Scouting: Use of pheromone traps to time scouting efforts is recommended. Moth flight begins about the last week of June, so traps should be in place by mid-June and should be checked weekly. Scouting should begin when multiple moths are being captured with frequency. Monitoring efforts should be focused upon fields that are just beginning to, or soon will, shed pollen. Fields past pollen shed are less attractive to the female moths to lay eggs.
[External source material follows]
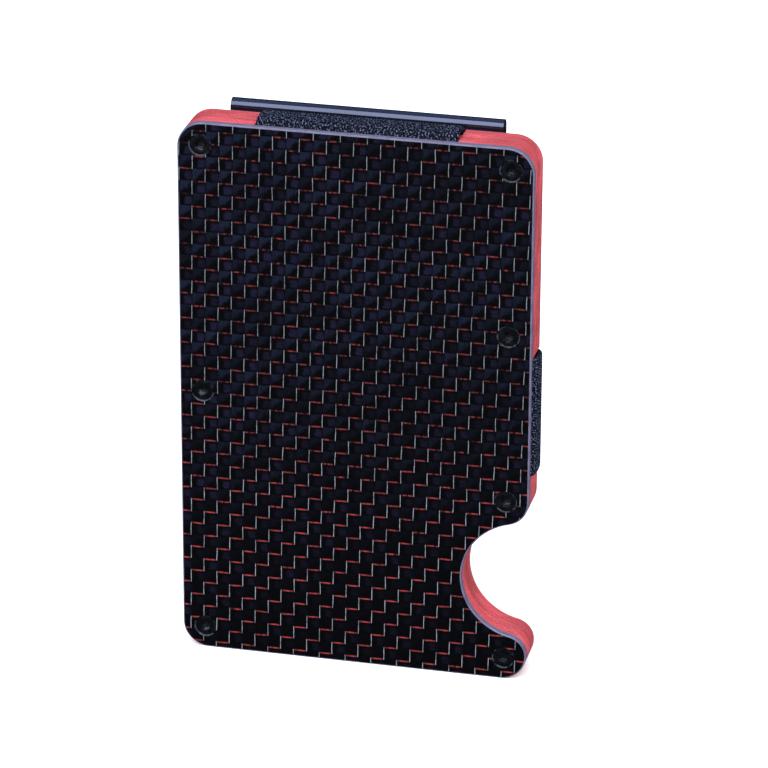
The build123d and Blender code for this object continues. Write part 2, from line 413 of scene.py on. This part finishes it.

Scout plants by examining the upper surfaces of new and not-yet unfolded leaves of plants in multiple areas of the field. 20 consecutive plants in at least 5 locations are suggested as a minimum. Infestations are very patchy, and oviposition occurs over several weeks so multiple field visits will be required. Upper leaf axils, tassels (before pollen shed), and silks should be examined as well for young larvae. Monitoring and early detection are critical for application of foliar insecticides. There is a suite of insecticides that will kill young larvae, but ensuring they receive a lethal dose before entering the ear is difficult.
Economic threshold: When 5% of the plants have egg masses or small larvae and 90-95% of the tassels have emerged, treatment is recommended. If tassels have already emerged and egg hatch is underway, applications should occur when 70-90% of eggs have hatched. Larvae must encounter insecticide or residue before entering the ear – once they enter the ear insecticide applications are not as likely to contact larvae, making control difficult.